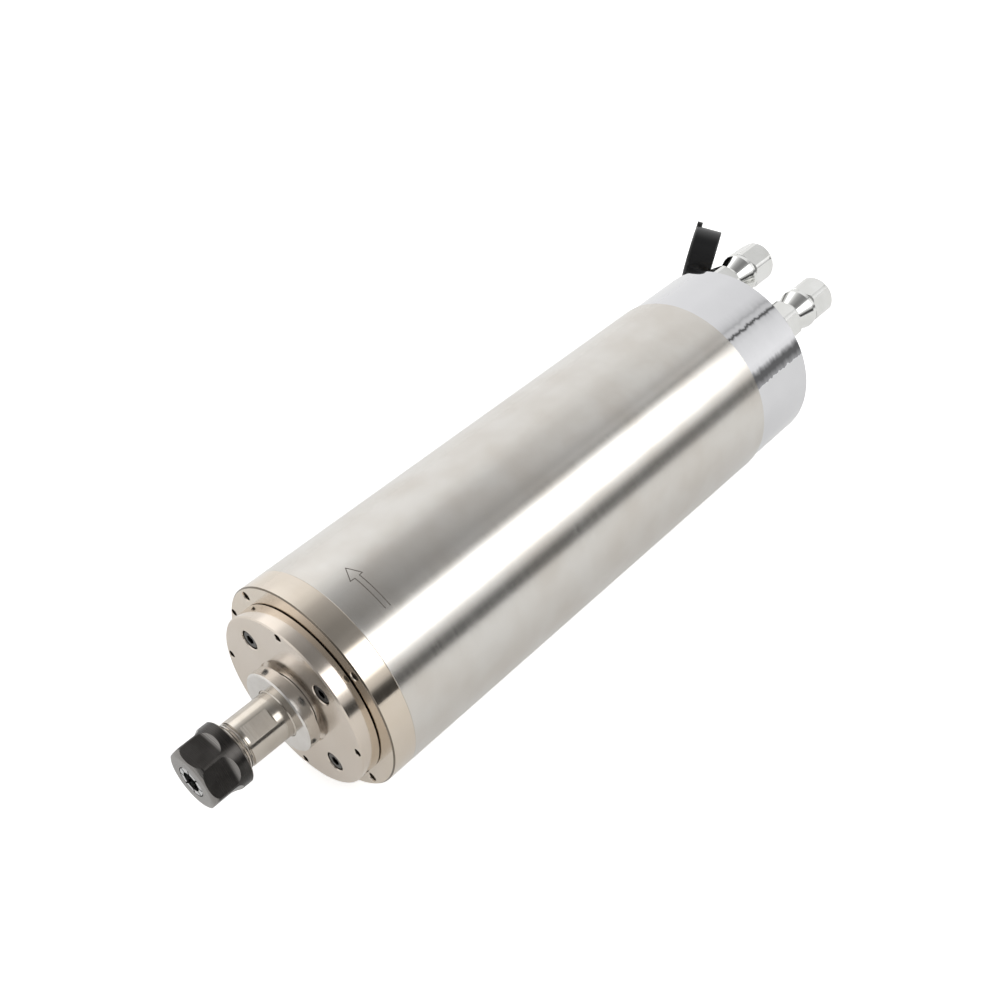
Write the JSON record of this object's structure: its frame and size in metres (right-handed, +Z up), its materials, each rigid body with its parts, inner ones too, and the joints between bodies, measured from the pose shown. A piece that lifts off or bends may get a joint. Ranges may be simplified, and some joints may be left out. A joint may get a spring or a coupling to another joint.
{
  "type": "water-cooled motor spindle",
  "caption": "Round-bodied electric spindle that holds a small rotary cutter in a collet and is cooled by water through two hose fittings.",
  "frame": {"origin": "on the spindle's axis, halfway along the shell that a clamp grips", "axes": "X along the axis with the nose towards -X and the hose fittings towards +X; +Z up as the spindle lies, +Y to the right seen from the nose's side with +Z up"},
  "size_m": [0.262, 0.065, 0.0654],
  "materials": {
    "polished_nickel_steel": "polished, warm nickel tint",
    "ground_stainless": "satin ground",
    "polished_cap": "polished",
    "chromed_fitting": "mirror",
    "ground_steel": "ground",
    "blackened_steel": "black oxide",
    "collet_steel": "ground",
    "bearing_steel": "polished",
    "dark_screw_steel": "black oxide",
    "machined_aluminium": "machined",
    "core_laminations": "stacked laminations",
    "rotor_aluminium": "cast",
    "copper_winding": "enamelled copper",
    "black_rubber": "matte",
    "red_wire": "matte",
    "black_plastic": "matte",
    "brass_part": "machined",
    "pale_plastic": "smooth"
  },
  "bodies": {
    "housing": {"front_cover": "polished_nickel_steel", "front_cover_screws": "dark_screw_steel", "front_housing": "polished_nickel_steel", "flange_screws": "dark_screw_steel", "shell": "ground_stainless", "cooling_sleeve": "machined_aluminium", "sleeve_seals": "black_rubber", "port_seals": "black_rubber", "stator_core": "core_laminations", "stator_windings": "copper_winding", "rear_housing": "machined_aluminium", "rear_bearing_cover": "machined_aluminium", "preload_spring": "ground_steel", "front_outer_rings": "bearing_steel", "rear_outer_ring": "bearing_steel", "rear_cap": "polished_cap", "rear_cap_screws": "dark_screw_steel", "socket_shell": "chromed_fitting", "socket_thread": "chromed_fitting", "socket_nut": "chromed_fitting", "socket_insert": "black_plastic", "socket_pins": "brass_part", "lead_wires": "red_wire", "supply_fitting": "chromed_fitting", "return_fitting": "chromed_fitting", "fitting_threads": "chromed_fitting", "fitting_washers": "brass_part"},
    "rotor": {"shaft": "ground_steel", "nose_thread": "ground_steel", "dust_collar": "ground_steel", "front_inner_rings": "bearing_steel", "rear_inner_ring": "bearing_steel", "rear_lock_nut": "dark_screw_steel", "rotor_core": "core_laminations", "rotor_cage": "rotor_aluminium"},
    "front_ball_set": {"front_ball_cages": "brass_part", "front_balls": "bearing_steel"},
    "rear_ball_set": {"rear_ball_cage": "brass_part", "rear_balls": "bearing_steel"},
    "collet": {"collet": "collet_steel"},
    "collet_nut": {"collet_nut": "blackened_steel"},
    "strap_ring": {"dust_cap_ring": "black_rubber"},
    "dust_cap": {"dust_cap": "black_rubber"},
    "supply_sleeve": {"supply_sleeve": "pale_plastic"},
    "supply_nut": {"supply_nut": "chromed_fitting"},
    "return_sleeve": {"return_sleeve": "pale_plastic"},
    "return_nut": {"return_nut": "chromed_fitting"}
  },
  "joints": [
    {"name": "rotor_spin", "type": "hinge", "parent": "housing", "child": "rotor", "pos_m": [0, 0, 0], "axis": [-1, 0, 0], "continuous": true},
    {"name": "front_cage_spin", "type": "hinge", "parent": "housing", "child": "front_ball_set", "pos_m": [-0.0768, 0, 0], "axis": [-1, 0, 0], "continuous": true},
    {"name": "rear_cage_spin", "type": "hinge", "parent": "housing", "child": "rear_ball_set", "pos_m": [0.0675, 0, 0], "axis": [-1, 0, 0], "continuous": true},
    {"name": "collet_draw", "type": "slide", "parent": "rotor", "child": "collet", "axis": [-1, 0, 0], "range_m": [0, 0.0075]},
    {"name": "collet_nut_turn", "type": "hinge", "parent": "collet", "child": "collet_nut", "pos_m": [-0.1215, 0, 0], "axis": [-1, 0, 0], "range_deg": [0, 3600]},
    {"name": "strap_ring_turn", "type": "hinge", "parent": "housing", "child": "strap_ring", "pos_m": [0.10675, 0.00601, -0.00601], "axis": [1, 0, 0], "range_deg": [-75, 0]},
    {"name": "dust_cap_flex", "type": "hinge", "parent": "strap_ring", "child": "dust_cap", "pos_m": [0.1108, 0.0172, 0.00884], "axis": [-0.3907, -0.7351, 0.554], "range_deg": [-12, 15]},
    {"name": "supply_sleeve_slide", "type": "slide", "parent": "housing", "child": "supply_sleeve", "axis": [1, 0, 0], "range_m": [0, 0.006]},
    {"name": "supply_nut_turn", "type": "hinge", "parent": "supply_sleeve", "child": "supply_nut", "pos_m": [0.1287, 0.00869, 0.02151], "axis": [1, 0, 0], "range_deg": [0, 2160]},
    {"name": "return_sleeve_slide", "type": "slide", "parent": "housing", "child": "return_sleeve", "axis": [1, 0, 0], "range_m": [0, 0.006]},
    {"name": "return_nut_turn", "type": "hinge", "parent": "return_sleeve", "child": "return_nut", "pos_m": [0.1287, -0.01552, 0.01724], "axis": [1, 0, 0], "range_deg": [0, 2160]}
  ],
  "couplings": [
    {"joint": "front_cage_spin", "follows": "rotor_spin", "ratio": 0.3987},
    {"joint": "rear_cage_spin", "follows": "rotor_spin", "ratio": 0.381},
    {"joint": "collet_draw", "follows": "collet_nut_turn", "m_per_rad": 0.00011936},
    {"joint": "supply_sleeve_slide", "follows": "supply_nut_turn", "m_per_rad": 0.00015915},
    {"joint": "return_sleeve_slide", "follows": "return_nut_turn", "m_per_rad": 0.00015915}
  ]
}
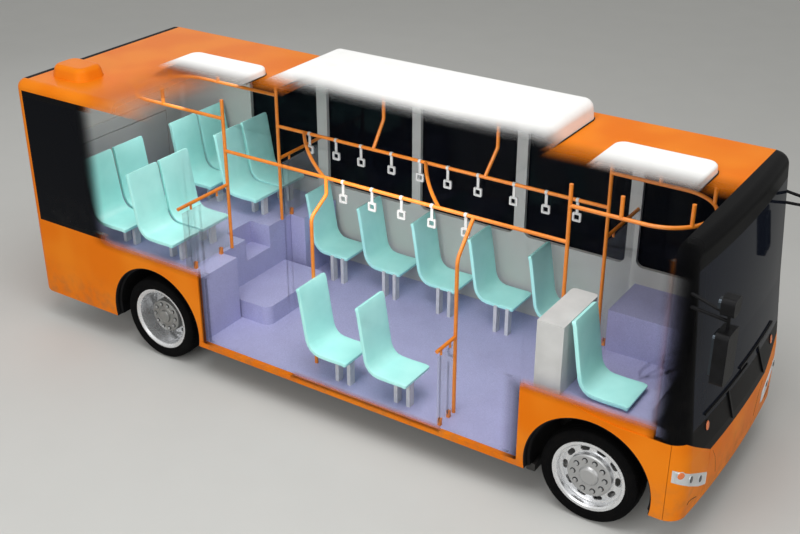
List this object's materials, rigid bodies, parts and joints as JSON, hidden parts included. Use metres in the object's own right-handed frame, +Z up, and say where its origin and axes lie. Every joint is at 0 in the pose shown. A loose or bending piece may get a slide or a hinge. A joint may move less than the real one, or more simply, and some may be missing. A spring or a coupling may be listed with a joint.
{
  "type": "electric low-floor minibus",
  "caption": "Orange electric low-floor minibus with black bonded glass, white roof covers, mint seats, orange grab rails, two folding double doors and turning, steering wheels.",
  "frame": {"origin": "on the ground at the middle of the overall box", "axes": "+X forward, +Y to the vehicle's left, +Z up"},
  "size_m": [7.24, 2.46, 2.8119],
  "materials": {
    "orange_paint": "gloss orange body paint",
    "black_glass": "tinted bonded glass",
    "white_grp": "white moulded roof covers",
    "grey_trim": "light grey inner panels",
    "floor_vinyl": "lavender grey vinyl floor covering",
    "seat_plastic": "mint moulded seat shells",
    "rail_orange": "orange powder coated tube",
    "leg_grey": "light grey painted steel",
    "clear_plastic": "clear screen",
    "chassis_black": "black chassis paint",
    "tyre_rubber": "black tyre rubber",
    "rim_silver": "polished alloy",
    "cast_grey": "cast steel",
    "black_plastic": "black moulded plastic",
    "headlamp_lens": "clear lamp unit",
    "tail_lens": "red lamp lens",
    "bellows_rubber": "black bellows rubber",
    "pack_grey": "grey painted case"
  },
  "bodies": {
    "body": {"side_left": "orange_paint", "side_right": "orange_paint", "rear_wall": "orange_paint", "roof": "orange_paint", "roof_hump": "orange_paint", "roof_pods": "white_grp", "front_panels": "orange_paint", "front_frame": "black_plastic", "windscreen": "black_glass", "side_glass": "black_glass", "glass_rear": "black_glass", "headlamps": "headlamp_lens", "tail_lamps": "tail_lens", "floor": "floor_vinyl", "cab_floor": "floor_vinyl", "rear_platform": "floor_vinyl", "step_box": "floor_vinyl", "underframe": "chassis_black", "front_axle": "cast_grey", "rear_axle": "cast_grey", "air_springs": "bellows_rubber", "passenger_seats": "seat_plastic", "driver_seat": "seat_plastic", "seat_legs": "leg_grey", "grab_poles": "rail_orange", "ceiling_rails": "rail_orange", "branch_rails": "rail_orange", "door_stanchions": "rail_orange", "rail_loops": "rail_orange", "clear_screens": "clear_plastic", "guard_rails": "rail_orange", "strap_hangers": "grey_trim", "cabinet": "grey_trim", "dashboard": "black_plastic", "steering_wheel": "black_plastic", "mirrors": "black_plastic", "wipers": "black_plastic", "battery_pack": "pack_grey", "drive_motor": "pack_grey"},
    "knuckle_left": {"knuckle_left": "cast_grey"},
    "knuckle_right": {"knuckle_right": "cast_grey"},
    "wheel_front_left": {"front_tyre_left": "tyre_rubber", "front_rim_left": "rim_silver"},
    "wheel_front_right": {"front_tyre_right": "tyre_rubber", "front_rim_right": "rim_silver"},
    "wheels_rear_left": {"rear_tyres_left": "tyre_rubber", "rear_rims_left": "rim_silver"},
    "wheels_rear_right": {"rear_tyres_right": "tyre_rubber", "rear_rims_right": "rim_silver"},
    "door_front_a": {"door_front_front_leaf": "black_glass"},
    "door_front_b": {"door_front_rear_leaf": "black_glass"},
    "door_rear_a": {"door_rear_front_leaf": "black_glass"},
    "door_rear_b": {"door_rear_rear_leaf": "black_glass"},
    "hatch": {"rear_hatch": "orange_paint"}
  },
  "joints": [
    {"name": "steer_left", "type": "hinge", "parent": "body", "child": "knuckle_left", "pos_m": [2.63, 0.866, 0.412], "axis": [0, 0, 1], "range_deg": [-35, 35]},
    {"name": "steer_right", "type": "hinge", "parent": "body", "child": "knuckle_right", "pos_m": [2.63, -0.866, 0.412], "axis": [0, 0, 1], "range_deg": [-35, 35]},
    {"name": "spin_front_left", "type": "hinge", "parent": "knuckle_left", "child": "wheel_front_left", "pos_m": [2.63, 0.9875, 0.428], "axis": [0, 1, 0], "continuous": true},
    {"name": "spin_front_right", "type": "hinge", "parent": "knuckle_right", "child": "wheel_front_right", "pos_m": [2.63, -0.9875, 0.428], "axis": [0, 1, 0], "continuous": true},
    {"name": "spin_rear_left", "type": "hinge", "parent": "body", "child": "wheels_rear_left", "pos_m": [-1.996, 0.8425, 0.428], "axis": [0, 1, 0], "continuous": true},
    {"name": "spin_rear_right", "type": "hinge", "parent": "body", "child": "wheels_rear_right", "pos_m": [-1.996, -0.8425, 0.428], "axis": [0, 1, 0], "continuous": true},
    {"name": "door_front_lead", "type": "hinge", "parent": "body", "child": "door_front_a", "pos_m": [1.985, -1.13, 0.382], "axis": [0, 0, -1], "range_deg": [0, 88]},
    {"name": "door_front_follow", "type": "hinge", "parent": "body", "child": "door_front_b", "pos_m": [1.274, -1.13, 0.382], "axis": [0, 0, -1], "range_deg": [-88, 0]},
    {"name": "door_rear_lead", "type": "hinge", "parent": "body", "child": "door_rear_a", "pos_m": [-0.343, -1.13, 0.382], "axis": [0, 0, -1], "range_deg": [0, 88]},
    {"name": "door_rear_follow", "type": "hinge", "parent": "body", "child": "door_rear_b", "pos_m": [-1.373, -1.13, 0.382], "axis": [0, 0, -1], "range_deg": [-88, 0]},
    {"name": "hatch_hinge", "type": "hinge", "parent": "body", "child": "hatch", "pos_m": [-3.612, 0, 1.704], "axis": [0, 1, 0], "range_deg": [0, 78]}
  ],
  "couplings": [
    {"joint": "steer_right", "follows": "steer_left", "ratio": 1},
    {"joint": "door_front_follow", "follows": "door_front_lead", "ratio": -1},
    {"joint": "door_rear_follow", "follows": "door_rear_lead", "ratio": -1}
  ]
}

▶ **PROBLEM REQUIREMENTS**
How many lines in the listing above contain "rigid"? Answer with the number alone.

▶ **SOLUTION FOR THIS PROBLEM**
2